Afinal, Beira não precisa apenas de ruas transitáveis, mas de uma visão de cidade. É verdade que uma cidade sustentável não se constrói apenas com ruas asfaltadas. O passo seguinte seria um projecto amplo de requalificação urbana, que começasse justamente pela reabilitação dos imóveis degradados que hoje mancham a paisagem. Mas, se a Beira deseja mesmo ser a “cidade do futuro” que seus habitantes merecem, o futuro não pode ser construído sobre escombros. Não se trata de um sonho impossível: cidades vizinhas no continente têm apostado em programas de requalificação que conciliam memória arquitetónica com inovação. Um programa de financiamento, seja com parcerias público-privadas, seja através de fundos de cooperação internacional, poderia devolver dignidade ao centro histórico e transformar as ruínas em espaços úteis, modernos e seguros.

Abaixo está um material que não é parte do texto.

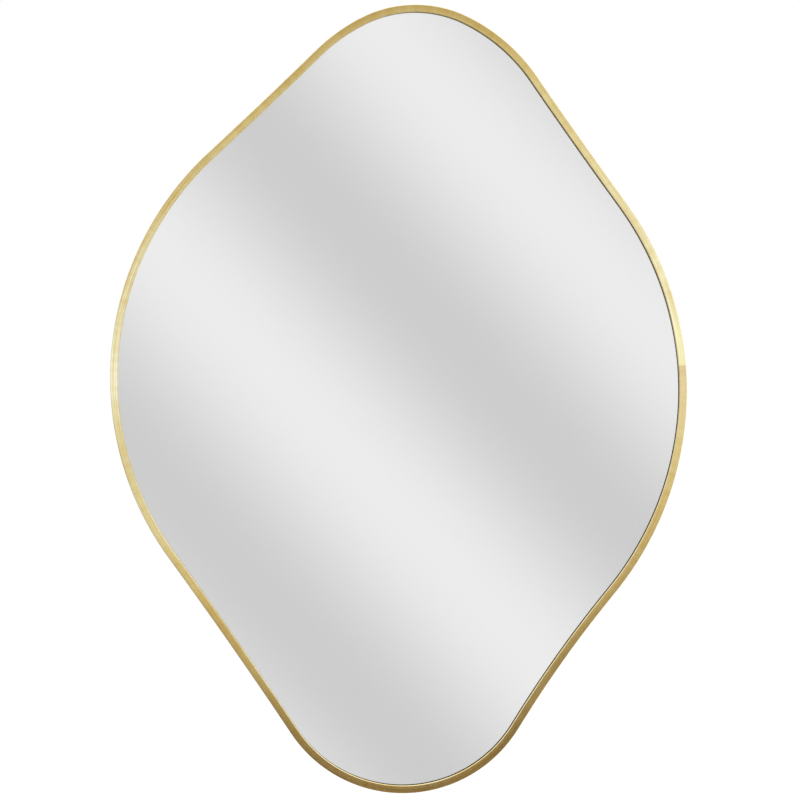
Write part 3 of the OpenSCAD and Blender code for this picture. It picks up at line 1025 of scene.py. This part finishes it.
    def _metal_view(self, tree: bpy.types.NodeTree, way: bpy.types.NodeSocket
                    ) -> tuple[bpy.types.NodeSocket, bpy.types.NodeSocket]:
        """Adds what bare metal shows: the wall in front of it, and the room round it.

        Args:
            tree: The world's node tree.
            way: The direction that a ray goes.

        Returns:
            The colour in that direction, and its strength.
        """
        side = add_node(tree, "ShaderNodeSeparateXYZ", {}, {0: way}).outputs
        tones = []
        for rises, tilt in ((self.room, self.room_tilt), (self.wall, self.wall_tilt)):
            rise = add_node(tree, "ShaderNodeVectorMath", {"operation": "DOT_PRODUCT"}, {
                0: way, 1: (tilt, 0, 1)}).outputs["Value"]
            reach = rises[-1][0]
            height = add_node(tree, "ShaderNodeMapRange", {}, {
                "Value": rise, "From Min": -reach, "From Max": reach}).outputs["Result"]
            ramp = add_node(tree, "ShaderNodeValToRGB", {}, {"Fac": height})
            stops = ramp.color_ramp.elements
            stops[0].position, stops[0].color = 0.0, linear(rises[0][1])
            stops[1].position, stops[1].color = 1.0, linear(rises[-1][1])
            for level, tone in rises[1:-1]:
                stops.new((level + reach) / (2 * reach)).color = linear(tone)
            tones.append(ramp.outputs["Color"])
        ahead = add_node(tree, "ShaderNodeMapRange", {"interpolation_type": "SMOOTHSTEP"}, {
            "Value": side["Y"], "From Min": self.wall_edge[0],
            "From Max": self.wall_edge[1]}).outputs["Result"]
        colour = add_node(tree, "ShaderNodeMix", {"data_type": "RGBA"}, {
            "Factor": ahead, 6: tones[0], 7: tones[1]}).outputs[2]
        front = add_node(tree, "ShaderNodeMapRange", {}, {
            "Value": side["X"], "From Min": -self.metal_level_reach,
            "From Max": self.metal_level_reach, "To Min": self.metal_level[0],
            "To Max": self.metal_level[1]}).outputs["Result"]
        strength = add_node(tree, "ShaderNodeMix", {}, {
            "Factor": ahead, "A": self.metal_room_level, "B": front}).outputs["Result"]
        return colour, strength

    def _floor(self) -> None:
        """Lays a plain pale floor below the mirror that keeps a soft shadow of it."""
        deselect_all()
        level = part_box("frame")[0].z - self.floor_drop
        bpy.ops.mesh.primitive_plane_add(size=self.floor_size, location=(0, 0, level))
        floor = bpy.context.object
        floor.name = "studio_floor"
        material = new_material("pale_floor")
        tree = material.node_tree
        paint, plain = (
            add_node(tree, "ShaderNodeBsdfDiffuse", {}, {"Color": (tone, tone, tone, 1)})
            for tone in (self.floor_shadow_tone, self.floor_tone))
        glow = add_node(tree, "ShaderNodeEmission", {}, {
            "Color": (1, 1, 1, 1), "Strength": self.floor_glow})
        seen = add_node(tree, "ShaderNodeAddShader", {}, {
            0: paint.outputs[0], 1: glow.outputs[0]})
        path = add_node(tree, "ShaderNodeLightPath")
        mixed = add_node(tree, "ShaderNodeMixShader", {}, {
            0: path.outputs["Is Camera Ray"], 1: plain.outputs[0], 2: seen.outputs[0]})
        add_node(tree, "ShaderNodeOutputMaterial", {}, {"Surface": mixed.outputs[0]})
        floor.data.materials.append(material)
        floor.visible_glossy = False
        floor.visible_transmission = False

    def _lamps(self) -> None:
        """Sets soft lamps in front and behind, which the mirror itself doesn't show."""
        # Each lamp's place in metres and its power in watts
        lamps = (
            ("key_front_left", (-1.6, -2.2, 1.6), 26.0),
            ("fill_front_right", (1.9, -1.8, 0.9), 16.0),
            ("key_back_right", (1.7, 2.2, 1.7), 28.0),
            ("fill_back_left", (-2.0, 1.8, 0.8), 14.0),
        )
        for name, place, power in lamps:
            data = bpy.data.lights.new(name, "AREA")
            data.size = self.lamp_size
            data.energy = power
            lamp = bpy.data.objects.new(name, data)
            lamp.location = place
            lamp.rotation_euler = Vector(place).to_track_quat("Z", "Y").to_euler()
            lamp.visible_glossy = False
            bpy.context.scene.collection.objects.link(lamp)


def build_hangers(zinc: bpy.types.Material) -> None:
    """Builds the four hangers and the screws that hold their straps.

    Args:
        zinc: Their finish.
    """
    hangers = (
        Hanger("portrait", "left", Body.PORTRAIT_RING_LEFT),
        Hanger("portrait", "right", Body.PORTRAIT_RING_RIGHT),
        Hanger("landscape", "upper", Body.LANDSCAPE_RING_UPPER),
        Hanger("landscape", "lower", Body.LANDSCAPE_RING_LOWER),
    )
    for hanger in hangers:
        hanger.build(zinc)
    screws = copy_of("strap_screws", "strap_screws_rounded")
    round_sharp_edges(screws, SCREW_ARRIS)
    shade(screws)
    hand_over(screws, Body.MIRROR, Slot.HARDWARE, [zinc], "strap_screws")


def main() -> None:
    """Builds the mirror and its studio."""
    logging.basicConfig(level=logging.INFO, format="%(name)s: %(message)s")
    bpy.context.scene.view_settings.view_transform = "Standard"
    Studio().build()
    zinc = ZincPlate().material()
    outline = Outline()
    ProfileFrame().build(outline, BrushedBrassTone(outline.length).material(), zinc)
    Mirror().build(FloatGlass().material(), SilverCoat().material(),
                   FoamTape("black_foam", "#1B1916", "#12110E").material(),
                   FoamTape("white_foam", "#F0F0EB", "#DCDCD6").material(),
                   SafetyFilm().material())
    Backing().build(Fibreboard().material(), MouldedRubber().material())
    build_hangers(zinc)


if __name__ == "__main__":
    main()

Se se sonha com uma cidade da Beira de referência, o Edil precisa resolver o dilema das ruínas, que não são apenas um desgaste que concorre para se tornar em pó, já que elas também fazem parte da história da Beira. Deixar que o tempo faça o trabalho da demolição ao em vez reconstrução ou reabilitação é, no mínimo, um acto de negligência e de pragmatismo. A cidade da Beira precisa de um plano integrado de reabilitação urbana, de políticas públicas que aliem conservação histórica e modernização. Só assim deixará de ser uma cidade de contrastes dilacerantes e se afirmará como o que tem potencial para ser uma verdadeira joia costeira de Moçambique. O desafio que se coloca não é apenas político e social mas sobretudo urbanístico.